The Board relies on its compensation committee to address significant risk exposures facing the Company with respect to compensation and with appropriate reporting of these risks to be made to the full Board. The principal functions of the compensation committee include:
- reviewing and approving the annual salary, bonuses, equity-based incentives and other benefits, direct and indirect, of the Company’s corporate officers;
- reviewing and reporting on the compensation and human resources policies, programs and plans of the Company;
- administering the Company’s stock option and other compensation plans;
- reviewing and recommending to the Board chief executive officer compensation; and
- reviewing and recommending to the Board director compensation to align directors’ interests with the long-term interest of the Company’s shareholders.
In addition, the compensation committee’s duties also include:
- determining and approving the Company’s compensation philosophy;
- determining stock ownership guidelines for the Company’s executive officers and directors and monitoring compliance with any such guidelines;
- on an annual basis, preparing a report regarding executive officer compensation for inclusion in the Company’s annual proxy statement; and
- reviewing and evaluating the Company’s policies and practices in compensating employees, including non-executive officers, as they relate to risk management practices and risk-taking incentives.

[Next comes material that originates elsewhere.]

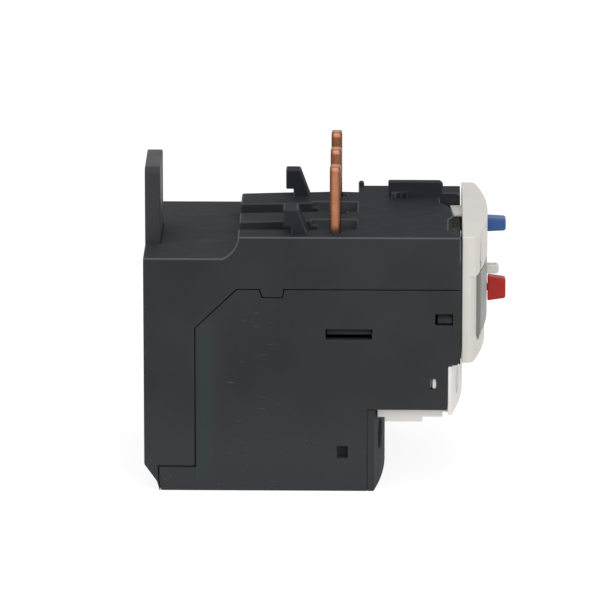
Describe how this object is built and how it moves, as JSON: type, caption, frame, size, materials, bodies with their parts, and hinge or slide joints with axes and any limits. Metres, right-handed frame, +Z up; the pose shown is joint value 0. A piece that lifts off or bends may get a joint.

The Board has adopted corporate governance guidelines that, in conjunction with the Board committee charters, establish processes and procedures to help ensure effective and responsive governance by the Board. The corporate governance guidelines also establish the Company’s policies on director orientation and continuing education, which include a mandatory orientation program for new directors and provide that the Board will be assessed on an annual basis to determine whether it and its committees are functioning effectively. In addition, the Company’s corporate governance guidelines provide that the Board have regularly scheduled meetings at which the non-management directors meet in executive session without the Company’s executive officers being present. The non-management directors may also meet without the Company’s executive officers present at such other times as they determine appropriate. The corporate governance guidelines also provide that the Company’s executive officers and other members of senior management who are not members of the Board will participate in Board meetings to present information, make recommendations and be available for direct interaction with members of the Board. In addition, the Board has adopted director independence standards to assist it in making determinations regarding whether Quad’s directors are independent as that term is defined in the listing standards of the New York Stock Exchange.